— INSTRUCTIONS TO FOLLOW —
Provide nothing but the number of lines containing the string "from".

================

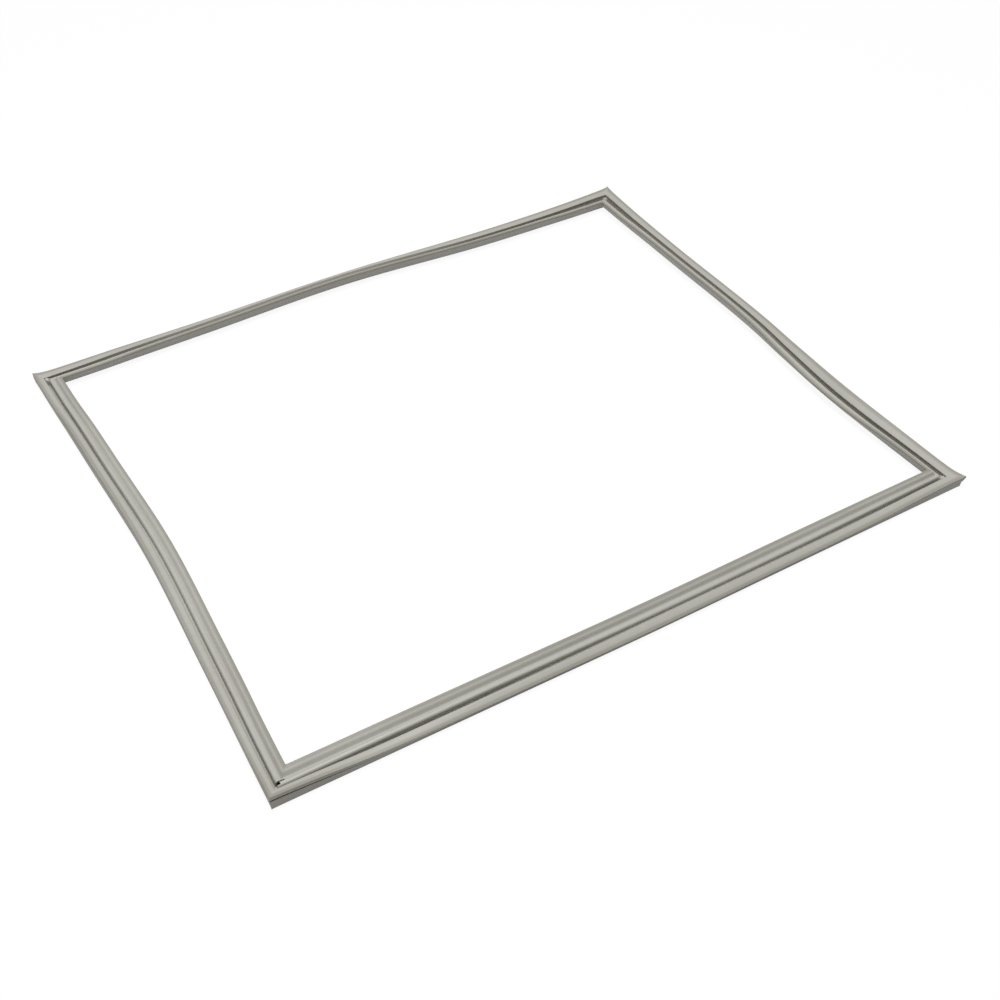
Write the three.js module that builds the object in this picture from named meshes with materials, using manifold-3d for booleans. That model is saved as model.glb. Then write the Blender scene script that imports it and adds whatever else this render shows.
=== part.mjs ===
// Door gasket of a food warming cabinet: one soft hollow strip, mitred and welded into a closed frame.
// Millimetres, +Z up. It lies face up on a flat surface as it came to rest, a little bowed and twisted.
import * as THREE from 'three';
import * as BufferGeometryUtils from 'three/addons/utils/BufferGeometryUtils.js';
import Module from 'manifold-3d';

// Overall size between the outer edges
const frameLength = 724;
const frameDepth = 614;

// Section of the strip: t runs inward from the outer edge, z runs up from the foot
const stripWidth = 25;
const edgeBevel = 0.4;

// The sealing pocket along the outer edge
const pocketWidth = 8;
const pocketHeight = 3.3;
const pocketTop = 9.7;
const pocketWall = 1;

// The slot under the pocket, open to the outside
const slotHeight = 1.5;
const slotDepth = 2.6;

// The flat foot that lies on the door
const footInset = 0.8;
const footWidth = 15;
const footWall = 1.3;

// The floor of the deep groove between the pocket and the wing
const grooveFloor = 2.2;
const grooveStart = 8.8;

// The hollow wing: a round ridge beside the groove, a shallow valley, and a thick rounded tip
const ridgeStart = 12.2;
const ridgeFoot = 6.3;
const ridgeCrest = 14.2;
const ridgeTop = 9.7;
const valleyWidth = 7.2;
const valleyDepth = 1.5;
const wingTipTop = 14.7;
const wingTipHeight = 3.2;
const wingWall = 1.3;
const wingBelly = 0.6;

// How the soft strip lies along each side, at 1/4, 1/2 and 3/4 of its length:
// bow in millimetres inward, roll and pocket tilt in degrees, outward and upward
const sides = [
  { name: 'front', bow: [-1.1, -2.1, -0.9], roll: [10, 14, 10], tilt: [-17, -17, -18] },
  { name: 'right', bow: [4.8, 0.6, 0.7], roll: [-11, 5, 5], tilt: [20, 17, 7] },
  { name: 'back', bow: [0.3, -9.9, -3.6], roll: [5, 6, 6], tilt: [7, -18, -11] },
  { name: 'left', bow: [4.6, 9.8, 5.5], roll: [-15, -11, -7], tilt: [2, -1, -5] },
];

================

— SOLUTION FOR THIS EXERCISE —
5